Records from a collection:

┄┄┄┄┄┄┄┄┄┄┄┄┄┄┄┄┄┄┄┄

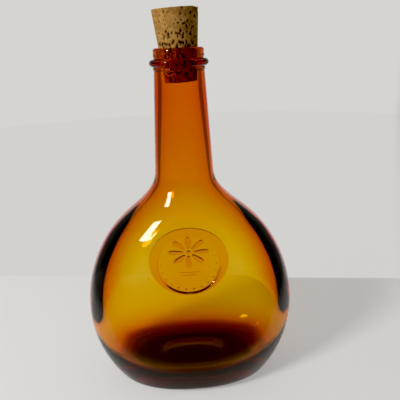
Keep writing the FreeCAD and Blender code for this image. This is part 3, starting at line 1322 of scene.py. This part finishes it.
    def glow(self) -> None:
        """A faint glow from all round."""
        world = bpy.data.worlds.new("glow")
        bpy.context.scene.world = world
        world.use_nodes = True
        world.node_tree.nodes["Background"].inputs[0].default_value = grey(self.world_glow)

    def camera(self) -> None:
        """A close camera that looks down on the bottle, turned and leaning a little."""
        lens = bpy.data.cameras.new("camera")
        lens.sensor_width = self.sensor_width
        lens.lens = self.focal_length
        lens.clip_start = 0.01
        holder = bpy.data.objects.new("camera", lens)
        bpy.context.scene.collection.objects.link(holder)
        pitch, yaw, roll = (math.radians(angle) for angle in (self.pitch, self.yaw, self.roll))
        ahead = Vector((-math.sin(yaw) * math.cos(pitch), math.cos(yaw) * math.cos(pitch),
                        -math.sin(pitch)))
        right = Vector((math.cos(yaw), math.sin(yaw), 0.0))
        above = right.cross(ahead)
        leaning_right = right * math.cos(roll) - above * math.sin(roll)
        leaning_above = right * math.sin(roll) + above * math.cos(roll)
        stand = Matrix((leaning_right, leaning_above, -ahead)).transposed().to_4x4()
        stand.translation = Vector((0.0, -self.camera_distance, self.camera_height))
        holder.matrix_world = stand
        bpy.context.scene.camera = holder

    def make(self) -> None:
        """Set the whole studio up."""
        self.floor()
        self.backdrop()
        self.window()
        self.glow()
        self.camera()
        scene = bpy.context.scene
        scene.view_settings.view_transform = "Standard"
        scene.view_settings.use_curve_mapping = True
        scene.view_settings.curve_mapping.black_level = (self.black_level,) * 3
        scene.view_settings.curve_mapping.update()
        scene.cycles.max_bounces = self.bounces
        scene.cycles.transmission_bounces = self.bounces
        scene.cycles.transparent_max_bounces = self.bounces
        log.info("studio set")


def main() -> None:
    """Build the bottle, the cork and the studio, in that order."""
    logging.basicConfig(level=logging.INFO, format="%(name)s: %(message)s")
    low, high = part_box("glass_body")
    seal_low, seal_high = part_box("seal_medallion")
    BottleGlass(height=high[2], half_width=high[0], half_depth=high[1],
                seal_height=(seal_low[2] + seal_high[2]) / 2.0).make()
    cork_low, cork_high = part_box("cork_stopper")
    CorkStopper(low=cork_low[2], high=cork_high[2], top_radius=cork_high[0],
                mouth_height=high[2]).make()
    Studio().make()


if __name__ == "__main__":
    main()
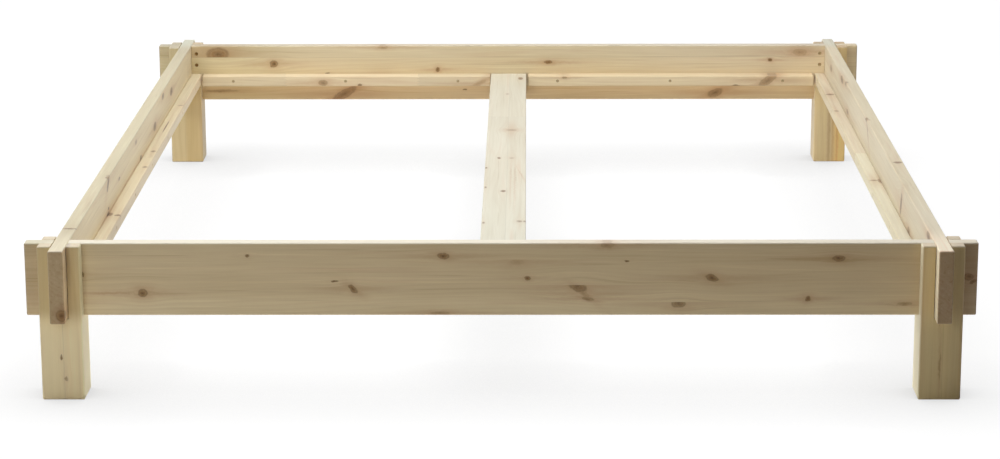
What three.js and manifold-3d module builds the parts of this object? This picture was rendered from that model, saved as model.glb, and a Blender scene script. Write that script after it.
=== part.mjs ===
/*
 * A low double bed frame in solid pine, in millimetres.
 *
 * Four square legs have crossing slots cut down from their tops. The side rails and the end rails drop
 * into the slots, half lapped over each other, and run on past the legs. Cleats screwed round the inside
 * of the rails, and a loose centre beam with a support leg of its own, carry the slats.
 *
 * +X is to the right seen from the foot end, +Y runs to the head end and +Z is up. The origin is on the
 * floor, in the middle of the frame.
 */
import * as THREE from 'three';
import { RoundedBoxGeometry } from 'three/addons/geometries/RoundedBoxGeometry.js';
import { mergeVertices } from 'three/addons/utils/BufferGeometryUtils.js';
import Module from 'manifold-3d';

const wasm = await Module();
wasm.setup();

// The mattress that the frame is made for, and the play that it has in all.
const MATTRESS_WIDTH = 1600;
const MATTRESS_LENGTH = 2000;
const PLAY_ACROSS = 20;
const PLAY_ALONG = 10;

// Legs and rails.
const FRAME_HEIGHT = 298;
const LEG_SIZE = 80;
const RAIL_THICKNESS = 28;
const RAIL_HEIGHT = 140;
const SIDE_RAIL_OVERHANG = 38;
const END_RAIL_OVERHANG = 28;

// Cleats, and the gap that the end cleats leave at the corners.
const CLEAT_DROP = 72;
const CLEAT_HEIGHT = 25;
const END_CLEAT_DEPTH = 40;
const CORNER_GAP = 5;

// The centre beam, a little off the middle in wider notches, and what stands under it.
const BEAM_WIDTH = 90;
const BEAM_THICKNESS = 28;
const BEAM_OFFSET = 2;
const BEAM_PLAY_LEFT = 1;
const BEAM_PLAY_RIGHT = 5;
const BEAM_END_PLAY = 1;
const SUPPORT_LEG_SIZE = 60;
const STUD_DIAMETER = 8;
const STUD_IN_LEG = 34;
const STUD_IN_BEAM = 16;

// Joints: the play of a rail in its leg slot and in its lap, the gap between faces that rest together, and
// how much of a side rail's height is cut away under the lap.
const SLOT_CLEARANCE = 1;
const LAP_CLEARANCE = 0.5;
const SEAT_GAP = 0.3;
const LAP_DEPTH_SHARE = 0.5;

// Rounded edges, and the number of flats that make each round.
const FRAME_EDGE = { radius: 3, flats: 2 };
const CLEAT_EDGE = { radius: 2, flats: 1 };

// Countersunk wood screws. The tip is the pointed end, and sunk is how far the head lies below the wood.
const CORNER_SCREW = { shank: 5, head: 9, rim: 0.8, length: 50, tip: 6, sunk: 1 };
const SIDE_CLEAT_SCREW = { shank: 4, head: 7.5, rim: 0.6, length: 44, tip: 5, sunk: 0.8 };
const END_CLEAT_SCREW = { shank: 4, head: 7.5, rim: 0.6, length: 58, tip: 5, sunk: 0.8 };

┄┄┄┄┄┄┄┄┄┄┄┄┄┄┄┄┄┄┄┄

GIVEN INSTRUCTION
Output the whole listing above again, word for word.

EXERCISE ANSWER
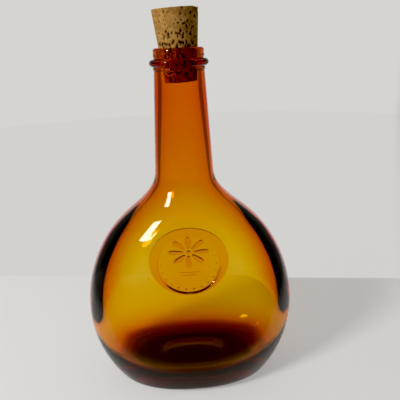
Keep writing the FreeCAD and Blender code for this image. This is part 3, starting at line 1322 of scene.py. This part finishes it.
    def glow(self) -> None:
        """A faint glow from all round."""
        world = bpy.data.worlds.new("glow")
        bpy.context.scene.world = world
        world.use_nodes = True
        world.node_tree.nodes["Background"].inputs[0].default_value = grey(self.world_glow)

    def camera(self) -> None:
        """A close camera that looks down on the bottle, turned and leaning a little."""
        lens = bpy.data.cameras.new("camera")
        lens.sensor_width = self.sensor_width
        lens.lens = self.focal_length
        lens.clip_start = 0.01
        holder = bpy.data.objects.new("camera", lens)
        bpy.context.scene.collection.objects.link(holder)
        pitch, yaw, roll = (math.radians(angle) for angle in (self.pitch, self.yaw, self.roll))
        ahead = Vector((-math.sin(yaw) * math.cos(pitch), math.cos(yaw) * math.cos(pitch),
                        -math.sin(pitch)))
        right = Vector((math.cos(yaw), math.sin(yaw), 0.0))
        above = right.cross(ahead)
        leaning_right = right * math.cos(roll) - above * math.sin(roll)
        leaning_above = right * math.sin(roll) + above * math.cos(roll)
        stand = Matrix((leaning_right, leaning_above, -ahead)).transposed().to_4x4()
        stand.translation = Vector((0.0, -self.camera_distance, self.camera_height))
        holder.matrix_world = stand
        bpy.context.scene.camera = holder

    def make(self) -> None:
        """Set the whole studio up."""
        self.floor()
        self.backdrop()
        self.window()
        self.glow()
        self.camera()
        scene = bpy.context.scene
        scene.view_settings.view_transform = "Standard"
        scene.view_settings.use_curve_mapping = True
        scene.view_settings.curve_mapping.black_level = (self.black_level,) * 3
        scene.view_settings.curve_mapping.update()
        scene.cycles.max_bounces = self.bounces
        scene.cycles.transmission_bounces = self.bounces
        scene.cycles.transparent_max_bounces = self.bounces
        log.info("studio set")


def main() -> None:
    """Build the bottle, the cork and the studio, in that order."""
    logging.basicConfig(level=logging.INFO, format="%(name)s: %(message)s")
    low, high = part_box("glass_body")
    seal_low, seal_high = part_box("seal_medallion")
    BottleGlass(height=high[2], half_width=high[0], half_depth=high[1],
                seal_height=(seal_low[2] + seal_high[2]) / 2.0).make()
    cork_low, cork_high = part_box("cork_stopper")
    CorkStopper(low=cork_low[2], high=cork_high[2], top_radius=cork_high[0],
                mouth_height=high[2]).make()
    Studio().make()


if __name__ == "__main__":
    main()
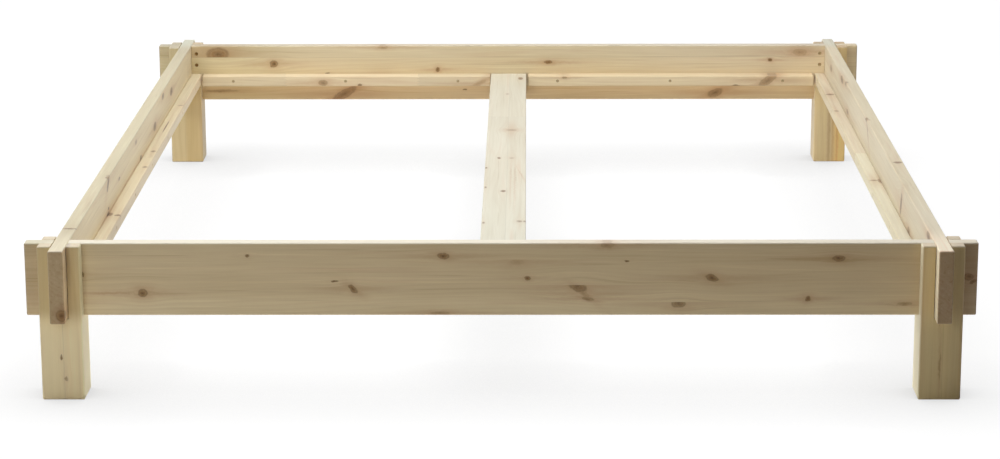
What three.js and manifold-3d module builds the parts of this object? This picture was rendered from that model, saved as model.glb, and a Blender scene script. Write that script after it.
=== part.mjs ===
/*
 * A low double bed frame in solid pine, in millimetres.
 *
 * Four square legs have crossing slots cut down from their tops. The side rails and the end rails drop
 * into the slots, half lapped over each other, and run on past the legs. Cleats screwed round the inside
 * of the rails, and a loose centre beam with a support leg of its own, carry the slats.
 *
 * +X is to the right seen from the foot end, +Y runs to the head end and +Z is up. The origin is on the
 * floor, in the middle of the frame.
 */
import * as THREE from 'three';
import { RoundedBoxGeometry } from 'three/addons/geometries/RoundedBoxGeometry.js';
import { mergeVertices } from 'three/addons/utils/BufferGeometryUtils.js';
import Module from 'manifold-3d';

const wasm = await Module();
wasm.setup();

// The mattress that the frame is made for, and the play that it has in all.
const MATTRESS_WIDTH = 1600;
const MATTRESS_LENGTH = 2000;
const PLAY_ACROSS = 20;
const PLAY_ALONG = 10;

// Legs and rails.
const FRAME_HEIGHT = 298;
const LEG_SIZE = 80;
const RAIL_THICKNESS = 28;
const RAIL_HEIGHT = 140;
const SIDE_RAIL_OVERHANG = 38;
const END_RAIL_OVERHANG = 28;

// Cleats, and the gap that the end cleats leave at the corners.
const CLEAT_DROP = 72;
const CLEAT_HEIGHT = 25;
const END_CLEAT_DEPTH = 40;
const CORNER_GAP = 5;

// The centre beam, a little off the middle in wider notches, and what stands under it.
const BEAM_WIDTH = 90;
const BEAM_THICKNESS = 28;
const BEAM_OFFSET = 2;
const BEAM_PLAY_LEFT = 1;
const BEAM_PLAY_RIGHT = 5;
const BEAM_END_PLAY = 1;
const SUPPORT_LEG_SIZE = 60;
const STUD_DIAMETER = 8;
const STUD_IN_LEG = 34;
const STUD_IN_BEAM = 16;

// Joints: the play of a rail in its leg slot and in its lap, the gap between faces that rest together, and
// how much of a side rail's height is cut away under the lap.
const SLOT_CLEARANCE = 1;
const LAP_CLEARANCE = 0.5;
const SEAT_GAP = 0.3;
const LAP_DEPTH_SHARE = 0.5;

// Rounded edges, and the number of flats that make each round.
const FRAME_EDGE = { radius: 3, flats: 2 };
const CLEAT_EDGE = { radius: 2, flats: 1 };

// Countersunk wood screws. The tip is the pointed end, and sunk is how far the head lies below the wood.
const CORNER_SCREW = { shank: 5, head: 9, rim: 0.8, length: 50, tip: 6, sunk: 1 };
const SIDE_CLEAT_SCREW = { shank: 4, head: 7.5, rim: 0.6, length: 44, tip: 5, sunk: 0.8 };
const END_CLEAT_SCREW = { shank: 4, head: 7.5, rim: 0.6, length: 58, tip: 5, sunk: 0.8 };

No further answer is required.